Functional tests are blackbox tests of a complete live system in an environment that is reasonably production-like. These tests will have a high level of dependence on external systems, but these dependencies can and should be limited and managed. The defects these tests detect will be related to the requirements, and are usually caused by a misunderstanding of what was required, or assumptions that were not well-known or well-communicated. These tests will also be sensitive to any defect that was missed by any other kind of test, but will not be very good at identifying root cause. Functional tests should not be created by the developers who built the software in the first place. These tests can be automated, but the numerous and possibly hidden dependencies can make them unreliable. Thus some discretion is warranted on which ones should be automated.

The nice thing about standards is there's so many to choose from

You'll notice I didn't include component tests, or service tests. actually a lot of other kinds of tests, but those are the two I made a point to exclude. Component tests are unit tests. The difference is a matter of scale, rather than type. If you're a developer talking to another developer then it may be useful to you to distinguish between a small and large test.
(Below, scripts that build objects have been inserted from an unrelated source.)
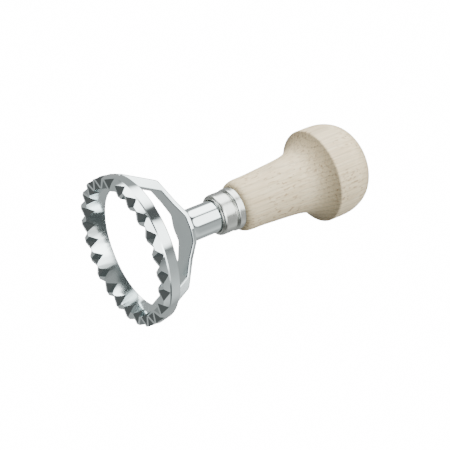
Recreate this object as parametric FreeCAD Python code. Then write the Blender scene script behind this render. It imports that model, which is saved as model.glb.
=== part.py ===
import FreeCAD, Part
import math
import os

# Hand stamp for round filled pasta and pastry: a fluted ring, a strap bridge, a stem and a turned handle.
# Millimetres. The cutting edge lies in the plane Z = 0, and +Z runs along the axis to the knob.
# The two arms of the bridge lie along +X and -X.

V = FreeCAD.Vector
UP = V(0, 0, 1)

# Driving dimensions
edge_diameter = 60.0
overall_length = 115.0
teeth = 24
knob_diameter = 39.4
handle_base_diameter = 21.6
stem_diameter = 13.2

# Cutting ring
tip_r = edge_diameter / 2
ring_depth = 8.0
wall = 4.0
inner_front_r = tip_r - wall
inner_rear_r = tip_r - 1.5 * wall
rib_r = tip_r + 0.2
rib_start = 2.9
rib_rear_r = tip_r - 0.5
rim_round = 0.6

# Teeth: notches from outside and from inside alternate, and leave a zigzag wall
pitch = 2 * math.pi / teeth
land_share = 0.28
edge_land = 0.5
outer_runout = rib_start
inner_runout = 3.6

# Bridge strap
strap_width = 9.6
strap_thickness = 1.9
strap_edge_round = 0.55
leg_out = 1.4
leg_in = wall - leg_out
corner_x = 0.665 * tip_r
corner_z = 22.6
foot_z = ring_depth - 1.6
foot_x = tip_r - 1.6
arm_slope = 0.5
bend_r = 3.2

# Stem, which stands on a round hub where the two arms meet
stem_r = stem_diameter / 2
hub_r = stem_r + 0.6
hub_z = 27.8
flare_x = 1.6 * hub_r
crown_z = corner_z + arm_slope * corner_x

# Ferrule
ferrule_z = 42.8
ferrule_r = 8.5
ferrule_skin = 0.6
ferrule_lip = 1.1
bead_z = ferrule_z + 6.6
wood_z = 52.7
collar_r = ferrule_r + 0.25
stem_gap = 0.15

# Handle
tenon_r = ferrule_r - ferrule_skin - 0.05
tenon_z = ferrule_z + ferrule_lip
base_r = handle_base_diameter / 2
knob_r = knob_diameter / 2
knob_z = 92.4
neck_r = 0.64 * knob_r
neck_z = 82.4

# Hidden stud that joins the stem to the handle
stud_r = 3.0
stud_play = 0.05
stud_low = tenon_z - 9.0
stud_high = tenon_z + 30.0


def at(radius, angle, z):
    return V(radius * math.cos(angle), radius * math.sin(angle), z)


def spin(wire):
    return Part.Face(wire).revolve(V(0, 0, 0), UP, 360)


def lines(points):
    return Part.makePolygon([V(r, 0, z) for r, z in points])


def turned(points):
    """A solid of revolution from a closed outline of (radius, height) corners."""
    return spin(lines(points + points[:1]))


def spline(points, start=None, end=None):
    curve = Part.BSplineCurve()
    spots = [V(r, 0, z) for r, z in points]
    if start is None:
        curve.interpolate(Points=spots)
    else:
        curve.interpolate(Points=spots, InitialTangent=V(start[0], 0, start[1]),
                          FinalTangent=V(end[0], 0, end[1]))
    return curve.toShape()


def rounded_outline(corners, radii):
    """A closed wire in the XZ plane whose corners are rounded by arcs of the given radii."""
    edges = []
    joins = []
    count = len(corners)
    for i in range(count):
        here = V(corners[i][0], 0, corners[i][1])
        before = V(corners[i - 1][0], 0, corners[i - 1][1]) - here
        after = V(corners[(i + 1) % count][0], 0, corners[(i + 1) % count][1]) - here
        before.normalize()
        after.normalize()
        half = before.getAngle(after) / 2
        if radii[i] <= 0:
            joins.append((here, here))
            continue
        reach = radii[i] / math.tan(half)
        middle = (before + after).normalize()
        centre = here + middle * (radii[i] / math.sin(half))
        start = here + before * reach
        end = here + after * reach
        edges.append(Part.Arc(start, centre - middle * radii[i], end).toShape())
        joins.append((start, end))
    for i in range(count):
        start = joins[i][1]
        end = joins[(i + 1) % count][0]
        edges.append(Part.makeLine(start, end))
    return Part.Wire(Part.__sortEdges__(edges))


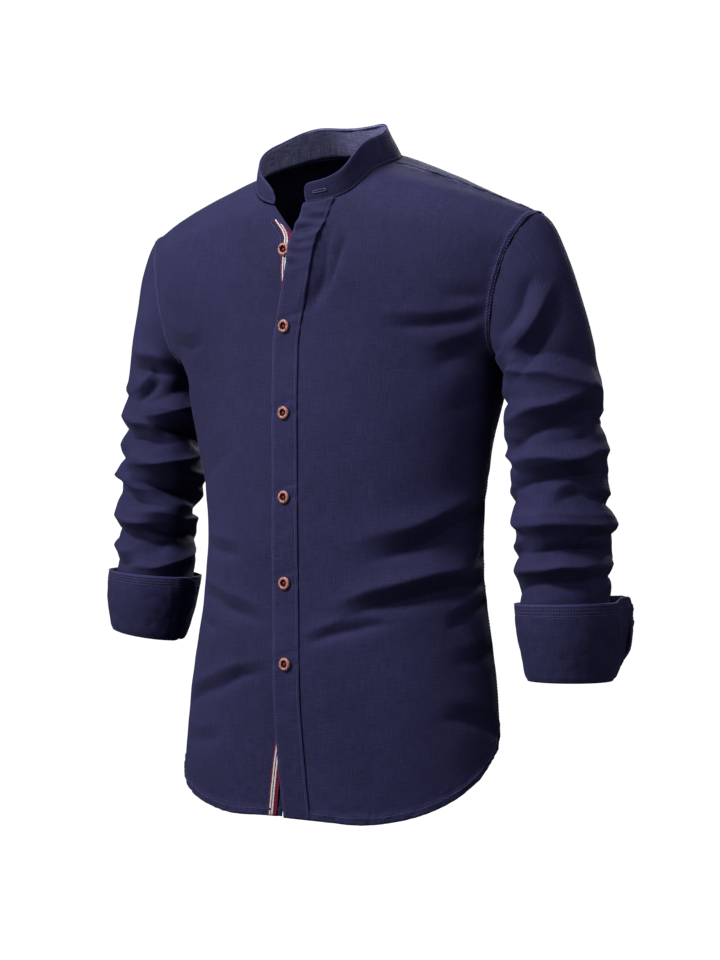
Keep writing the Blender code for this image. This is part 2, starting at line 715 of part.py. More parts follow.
def main():
    for old in list(bpy.data.objects):
        bpy.data.objects.remove(old, do_unlink=True)
    columns = NECK_COLUMNS + OUTER_COLUMNS
    rows = LOW_ROWS + HIGH_ROWS
    cloth("front_left", columns, rows, front_place(1), WALL)
    cloth("front_right", columns, rows, front_place(-1), WALL, flip=True)
    cloth("back", 2 * columns, rows, back_place, WALL)
    cloth("yoke", 2 * columns, YOKE_ROWS, yoke_place, WALL)
    strip = strip_place(STRIP_WIDTH / 2, 1, STRIP_WALL + STRIP_LIFT, RIDGE)
    cloth("front_strip", 2, STRIP_ROWS, strip, STRIP_WALL)
    tape = strip_place(TAPE_WIDTH / 2, -1, TAPE_WALL + STRIP_LIFT, TAPE_TOP)
    cloth("stand_tape", 1, STRIP_ROWS, tape, TAPE_WALL, colour=TAPE_COLOUR)
    cloth("collar_band", COLLAR_COLUMNS, COLLAR_ROWS, collar_place, BAND_WALL)
    around = 2 * HIGH_ROWS + YOKE_ROWS
    for side, word in ((1, "left"), (-1, "right")):
        cloth(
            f"sleeve_{word}", around, CAP_ROWS + TUBE_ROWS, sleeve_place(side), WALL, side > 0, True
        )
        cloth(f"cuff_{word}", CUFF_COLUMNS, CUFF_ROWS, cuff_place(side), CUFF_WALL, side > 0)
    buttons()


main()
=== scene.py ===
import math
from collections import namedtuple

import bmesh
import bpy
import numpy as np
from mathutils import Matrix, Vector, noise


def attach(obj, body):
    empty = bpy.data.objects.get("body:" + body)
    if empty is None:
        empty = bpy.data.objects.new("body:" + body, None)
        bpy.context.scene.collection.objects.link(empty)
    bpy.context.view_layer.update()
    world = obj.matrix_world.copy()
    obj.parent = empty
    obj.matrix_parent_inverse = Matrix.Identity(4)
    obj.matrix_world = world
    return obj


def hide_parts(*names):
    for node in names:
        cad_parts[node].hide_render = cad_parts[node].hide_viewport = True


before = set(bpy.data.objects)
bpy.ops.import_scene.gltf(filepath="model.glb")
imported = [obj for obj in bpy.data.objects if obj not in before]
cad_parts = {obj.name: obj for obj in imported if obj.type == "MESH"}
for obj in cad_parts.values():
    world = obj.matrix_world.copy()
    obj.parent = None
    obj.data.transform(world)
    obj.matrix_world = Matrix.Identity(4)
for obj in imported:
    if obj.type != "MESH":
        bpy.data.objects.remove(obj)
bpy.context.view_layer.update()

# ======================================================================= camera, light and floor
# The shirt floats upright at the height of a standing wearer, as on a form that was taken away.
# The camera stands to its left front, level with its middle. Soft lamps hang round it, over a
# pale floor whose rim curves up on all sides.
LENS_MM = 95.7
SENSOR_MM = 36
CAMERA_SHIFT = 18.5 / 960
CAMERA_TURN = math.radians(36)
CAMERA_DISTANCE = 2.7
CAMERA_HEIGHT = -0.325
LAMPS_AIM = Vector((0, 0, -0.3))
WORLD_LIGHT = 0.06
FLOOR_HEIGHT = -1.45
FLOOR_SIDES = 48
FLOOR_RIM = ((0.0, 0.0), (4.0, 0.0), (6.0, 0.0), (7.5, 0.35), (8.6, 1.2), (9.3, 2.6), (9.6, 4.6))

Lamp = namedtuple("Lamp", "name azimuth distance height size power")
LAMPS = (
    Lamp("key", -26, 2.2, 1.55, 0.8, 138),
    Lamp("fill", 66, 2.6, 0.55, 1.2, 22),
    Lamp("low", -34, 2.4, -0.60, 0.9, 18),
    Lamp("top", 20, 0.5, 1.9, 0.9, 26),
    Lamp("back", 196, 2.4, 1.0, 1.4, 66),
)


def around(azimuth, distance, height):
    """A place round the shirt. Azimuth 0 is in front of the wearer, a quarter turn at the left."""
    return Vector((distance * math.sin(azimuth), -distance * math.cos(azimuth), height))


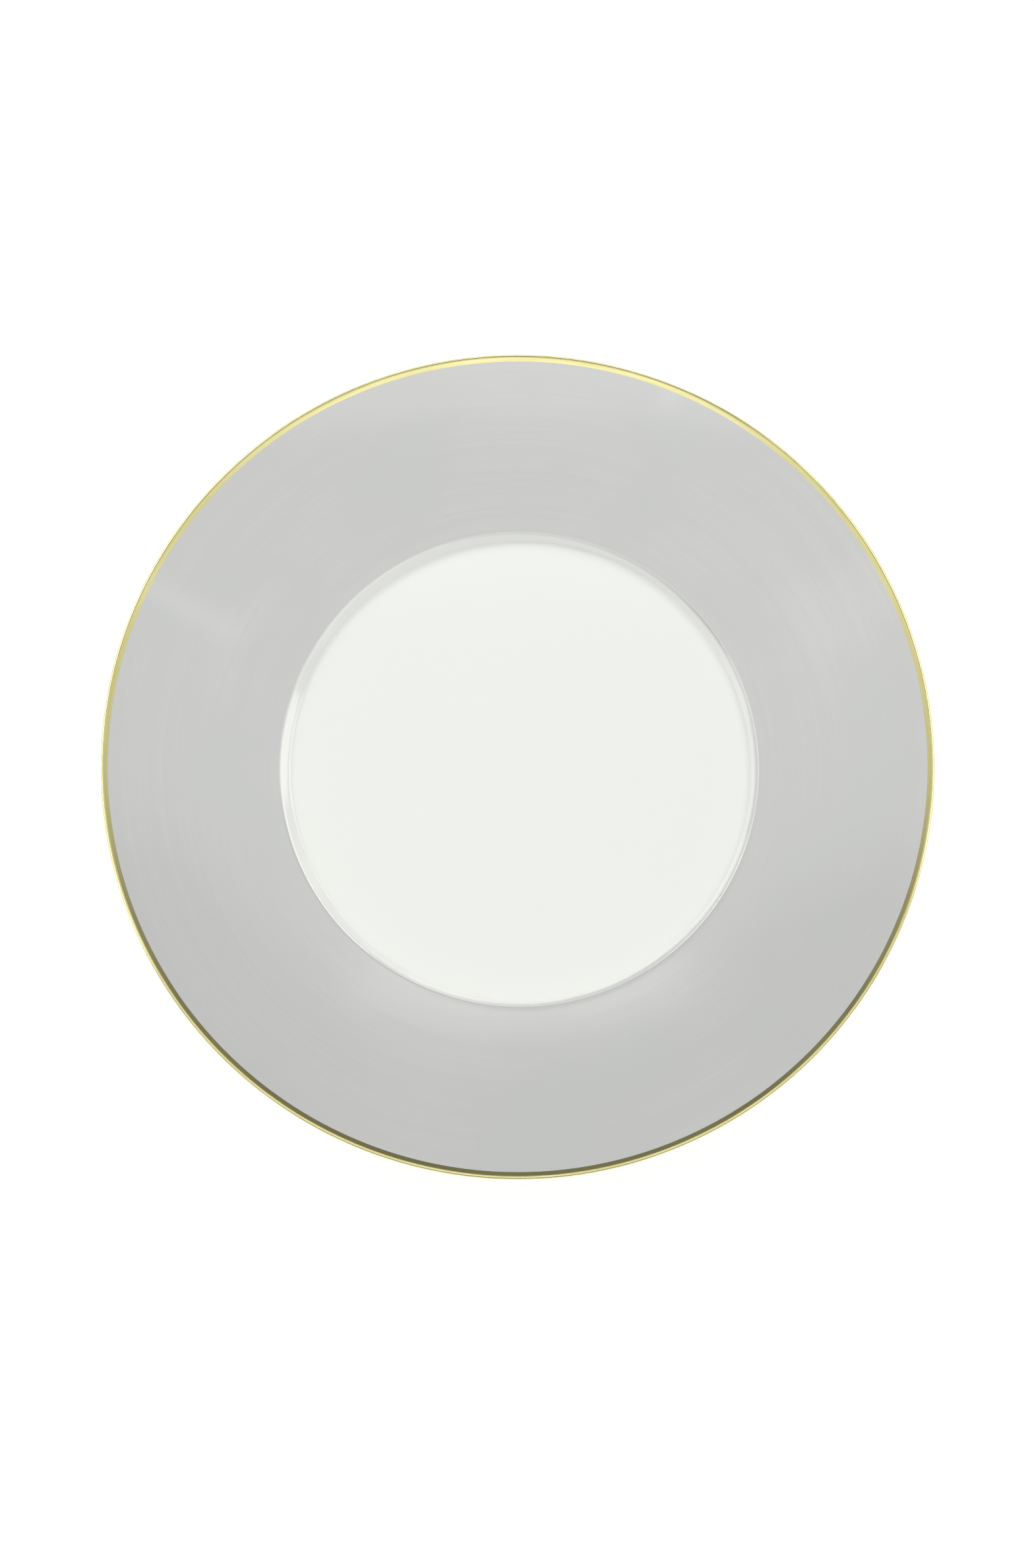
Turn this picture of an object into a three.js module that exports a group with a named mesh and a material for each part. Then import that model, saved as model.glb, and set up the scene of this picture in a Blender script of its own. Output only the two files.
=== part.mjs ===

For a general audience, though, all tests which require developers to create are "unit tests" and adding more terms confuses the issue. Similarly, service tests are functional tests. They target a service interface instead of a user interface, but the nature of what the test requires and what it reveals is the same. If you're a test engineer talking to another test engineer about how to build or execute tests against a service, then the term may be valuable. But again, to a general audience, the extra term is confusing. By similar logic, I specify "System Integration" instead of just integration, because if different audiences are free to assume different contexts for the integration then the term loses its usefulness. System Integration is a term that ISTQB uses to distinguish the integration of complete apps or systems vs subsystems within a self contained application.


More definitions

Terms I used but didn't define above.

  • Whitebox tests are ones which have full knowledge of the design and implementation of the system. By way of analogy: you're able to examine all of the parts and the way they fit together. A strict definition would require that this exclude any test which requires the system to actually be operating. Whether traditional unit tests are "operating" the system is debatable.
  • Graybox tests are ones which have some knowledge of the design and implementation of a system, as well as some ability to inspect the state of the system while it's running. In practical terms, if your test involves attaching a debugger to something, you can probably think of it as graybox.
  • Blackbox tests only have the running system to interact with. The system may be configured in a way that facilitates testing, but it does not expose any special access to its internal state.